Estar insatisfeito, buscar mais e melhor, sonhar alto, apontar a vida para um ideal, procurar superar-se, sair do conforto cómodo, sacrificar algo presente por um futuro mais inteiro, ousar na criatividade, correr o risco até de falhar... Este é um dinamismo que nos constitui e a sua maior ou menor intensidade serve para medir quanto vivemos e quanto existimos apenas. Somos “Desejo”.

Desejo e desejos estão ligados, mas não se devem confundir, muito menos deixar que estes abafem aquele. É preciso estar alerta que desejos não são Desejo. Podem sinalizá-lo, ser manifestação dele, chamar a atenção para o que ele nos quer dizer. Mas não se pode parar neles, tem que se ir mais fundo, à origem de todo o desejar. Desejo cala muito mais fundo, desejos falam muito mais alto. Mas Desejo conduz-nos à unificação de vida e ao sentido mais pleno do que somos, enquanto os desejos, só por eles, nos dispersam e nos dissipam. Há que perceber-lhe as diferenças.

Os desejos são sobretudo da ordem do ter, fazem-nos saltar para um ponto de chegada, imaginam uma satisfação que me acontece, acordam reivindicação de direitos, fecham-nos em nós. O Desejo é uma injunção do ser, é começo e arranque, cria movimento e busca perseverante que é capaz de adiar a gratificação, entusiasma para alcançar por mim mesmo, acorda sentido do dever e mobiliza para o compromisso, abre à superação e à transcendência.

Os desejos frustrados levam à lamentação, a acusar os outros, ou a vida, ou a sorte de não me darem o que mereço. Os desejos saciados rapidamente dão origem ao aborrecimento e a outros desejos mais insistentes, num ciclo de vazio cada vez maior, preso no imediatismo e no epidérmico à busca ansiosa dum repouso confortável cada vez mais distante. O Desejo, enquanto chamamento de um desígnio onde me cumpro, funda o sentido de responsabilidade e dá força para construir. Não se esgota nunca, mas quanto mais se segue mais os limites se alargam, mais a vida se abre e mais energia se encontra para continuar a busca. O Desejo quer sempre mais, mas dá também cada vez mais realização, afasta o horizonte mas dá, ao mesmo tempo, uma experiência de ser inteiro no aqui e no agora que é fonte de paz e tranquilidade num caminho sereno de procura.

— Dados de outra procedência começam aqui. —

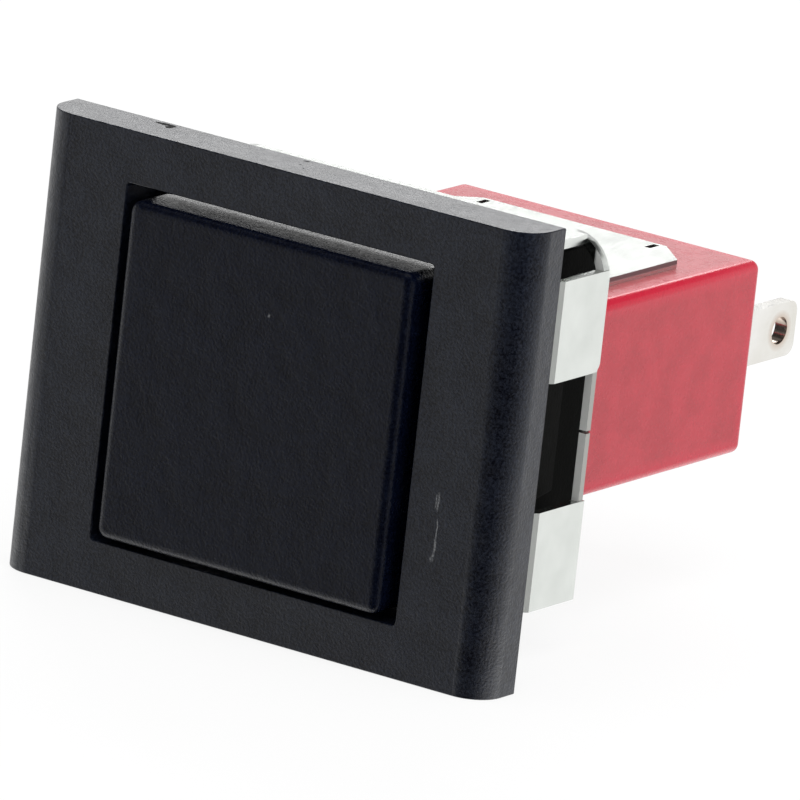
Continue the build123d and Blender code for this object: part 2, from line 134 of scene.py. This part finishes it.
# how raggedly they end, the rags' size in mm, and the fade over the square of the distance in half sizes
NICK_RAGS = 0.4
NICK_RAG_SIZE = 0.15
NICK_FADE = (0.7, 1.1)
# the heights in mm over which the top face's share rises
TOP_FACE = (7.9, 8.1)

# the bezel's plastic behind the panel, given painted shade that darkens it as if in shadow: where it starts
# in mm, its shaded surface and how little it reflects
INNER_START = (-0.05, 0.15)
INNER_SHADE_COLOUR = (0.004, 0.0045, 0.0035, 1.0)
INNER_ROUGHNESS = 1.0
INNER_SHADE_DULLNESS = 0.85

# the straps' torn sides, with painted shade on their outer halves, in mm: distance from the case, range of x
# either side with its softness, and front
TORN_OUTER = (0.12, 0.18)
TORN_SIDES = (3.2, 5.3, 0.05)
TORN_FRONT = (6.6, 6.7)
# how far such a side's normal may lean up or down
TORN_LEAN = (0.45, 0.65)
# painted shade: the darker pinkish grey of the torn halves, then their rougher surface
TORN_SHADE_COLOUR = (0.24, 0.20, 0.205, 1.0)
TORN_ROUGHNESS = 0.5

# the narrow rim behind each window, in mm: ranges of y and z with their softness, and x either side
RIM_DEPTH = (5.95, 6.5, 0.02)
RIM_HEIGHT = (-2.9, 1.7, 0.03)
RIM_SIDE = (7.3, 7.4)
RIM_COLOUR = (0.36, 0.36, 0.34, 1.0)
RIM_ROUGHNESS = 0.4

# the bracket's matt front edges: x either side from which they start in mm, and how far they face the front
CUT_SIDE = (7.6, 7.7)
CUT_FACING = (-0.7, -0.5)
CUT_COLOUR = (0.62, 0.63, 0.61, 1.0)
CUT_ROUGHNESS = 0.6

# the case's edges, redder with a painted glow of light shining through the translucent plastic: full and
# ending distance from an edge in mm
RED_GLOW_BAND = (0.3, 0.75)
RED_GLOW_COLOUR = (0.47, 0.012, 0.034, 1.0)

# the stain round each eye, in mm: from the blade's tip to the eye's middle, and full and ending radius
EYE_SETBACK = 1.05
STAIN_RADIUS = (0.5, 0.78)
STAIN_COLOUR = (0.50, 0.40, 0.33, 1.0)
STAIN_STRENGTH = 0.8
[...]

Os desejos não se importam com os constrangimentos da realidade, chegam a alimentar idealismos delirantes, sobretudo quando a recusa de perder direitos e privilégios cria a cegueira de não querer ver as coisas como são. O Desejo serve-se do ideal para motivar e mover e levar mais longe do que se considerava possível. Os desejos agarram-se a direitos e privilégios, querem aguentar o adquirido o mais tempo possível. O Desejo serve o dever de justiça, mesmo que pareça utópica e longínqua, e trabalha por ela, até à custa de interesses próprios.

Olhando para um 2013 de crise dura, ficamos apenas com desejos que as coisas melhorem, ou deixamo-nos incomodar e mover pelo Desejo, a ponto de agir corajosamente, já, de modo eficaz, mesmo que com sacrifícios, para transformar a nossa realidade?